— Your objective —
Quote only the lines from the top of the listing below down to and including the line with "const BAR_HALF = 412;".

— Recorded information —

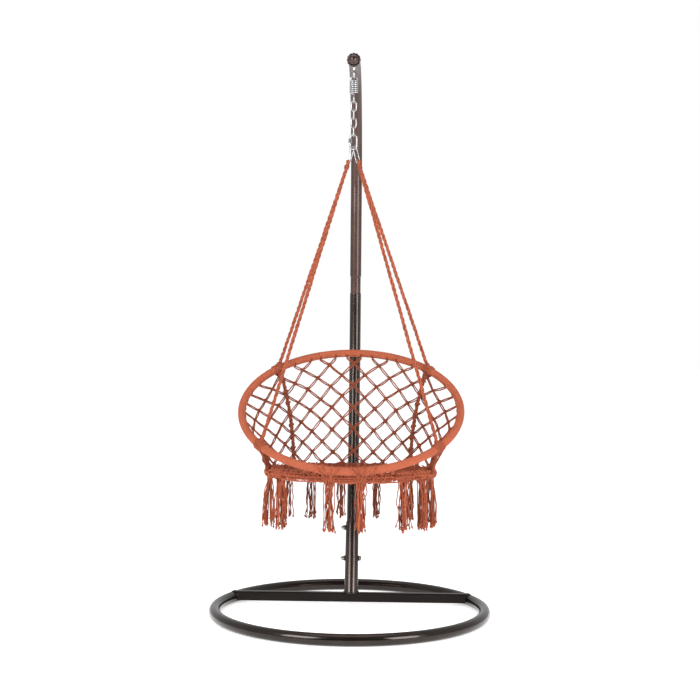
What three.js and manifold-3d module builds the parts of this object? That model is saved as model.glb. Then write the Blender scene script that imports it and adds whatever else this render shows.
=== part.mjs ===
// Macrame hanging nest chair on a bent-pole stand.
// Millimetres, +Z up. Origin: centre of the base ring, on the floor. +X is the sitter's left-right axis,
// -Y is the front, +Y is the pole's side.
import * as THREE from 'three';
import { mergeVertices } from 'three/addons/utils/BufferGeometryUtils.js';
import Module from 'manifold-3d';

const wasm = await Module();
wasm.setup();

// ---------------------------------------------------------------- dimensions
const GAP = 0.3;                 // clearance between pieces that touch

const TUBE_R = 21.2;             // 42.4 mm round tube
const BASE_R = 484;              // base ring centreline radius
const BASE_WALL = 1.5;
const BASE_STEPS = 48;
const BUTT = 0.4;                // butt gap where a bent ring closes

const BAR_Y = 207.5;             // crossbar centre
const BAR_DEPTH = 25, BAR_LOW = 10, BAR_TOP = 45;
const BAR_HALF = 412;

const LEAN = THREE.MathUtils.degToRad(20);   // lean of the socket and of the foot of the pole
const SOCKET_LEN = 265, SOCKET_R0 = 26, SOCKET_R1 = 24.2, SOCKET_BORE = 22.1;
const BOLT_AT = [127, 243];      // along the socket's axis
const BOLT_R = 5, BOLT_HOLE_R = 5.4, HEX_AF = 16, HEAD_H = 6.4, NUT_H = 8;
const SADDLE_R = 10, SADDLE_OUT = 4.5;

const LEAN_R = 1808;             // radius of the bend from the lean to the vertical
const LEAN_END_Z = 500;          // where the straight foot ends
const JOINT_Z = 1150, NECK_TOP_Z = 1217, NECK_IN_Z = 1062;
const NECK_R = 19.4, NECK_BORE = 17.6;
const LOWER_BORE = 20.1, UPPER_BORE = 19.1;
const CROOK_R = 430, TIP_Z = 1978, TIP_Y = -35;

const COLLAR_R = 24.9, COLLAR_LOBES = 12, COLLAR_T = 12, PLUG_R = 18.7, PLUG_L = 24;
const BALL_R = 17, BALL_CUT = 13;

const EYE_R = 13, EYE_W = 4;     // centreline radius and wire radius of the eye
const EYE_STEM_R = 5, EYE_SHANK_R = 4, EYE_HOLE_R = 4.4;
const HOOK_Z = 1925.8;           // wire centre at the top of the spring's upper hook

const SPRING_W = 2.9, SPRING_R = 13.1, COIL_TURNS = 6.75, COIL_TOP = 1909.5, COIL_BOTTOM = 1865.1;
const LOWER_HOOK_Z = 1832.7;     // wire centre at the bottom of the lower hook

const LINK_W = 2.4, LINK_R = 8.8, LINK_L = 34.8;     // wire radius, end radius, centreline length
const QL_W = 3, QL_R = 11.35, QL_L = 51;
const QL_GAP = [3, 11], QL_NUT = [-4, 12], QL_NUT_AF = 11, QL_NUT_BORE = 3.4;
const RING_W = 2, RING_R = 9, RING_L = 62, RING_LEAN = THREE.MathUtils.degToRad(15), RING_TURN = THREE.MathUtils.degToRad(45);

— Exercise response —
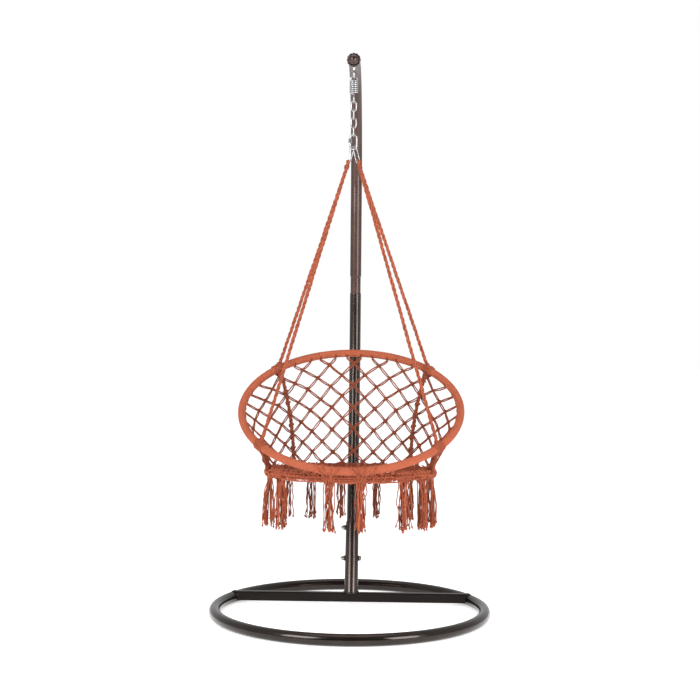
What three.js and manifold-3d module builds the parts of this object? That model is saved as model.glb. Then write the Blender scene script that imports it and adds whatever else this render shows.
=== part.mjs ===
// Macrame hanging nest chair on a bent-pole stand.
// Millimetres, +Z up. Origin: centre of the base ring, on the floor. +X is the sitter's left-right axis,
// -Y is the front, +Y is the pole's side.
import * as THREE from 'three';
import { mergeVertices } from 'three/addons/utils/BufferGeometryUtils.js';
import Module from 'manifold-3d';

const wasm = await Module();
wasm.setup();

// ---------------------------------------------------------------- dimensions
const GAP = 0.3;                 // clearance between pieces that touch

const TUBE_R = 21.2;             // 42.4 mm round tube
const BASE_R = 484;              // base ring centreline radius
const BASE_WALL = 1.5;
const BASE_STEPS = 48;
const BUTT = 0.4;                // butt gap where a bent ring closes

const BAR_Y = 207.5;             // crossbar centre
const BAR_DEPTH = 25, BAR_LOW = 10, BAR_TOP = 45;
const BAR_HALF = 412;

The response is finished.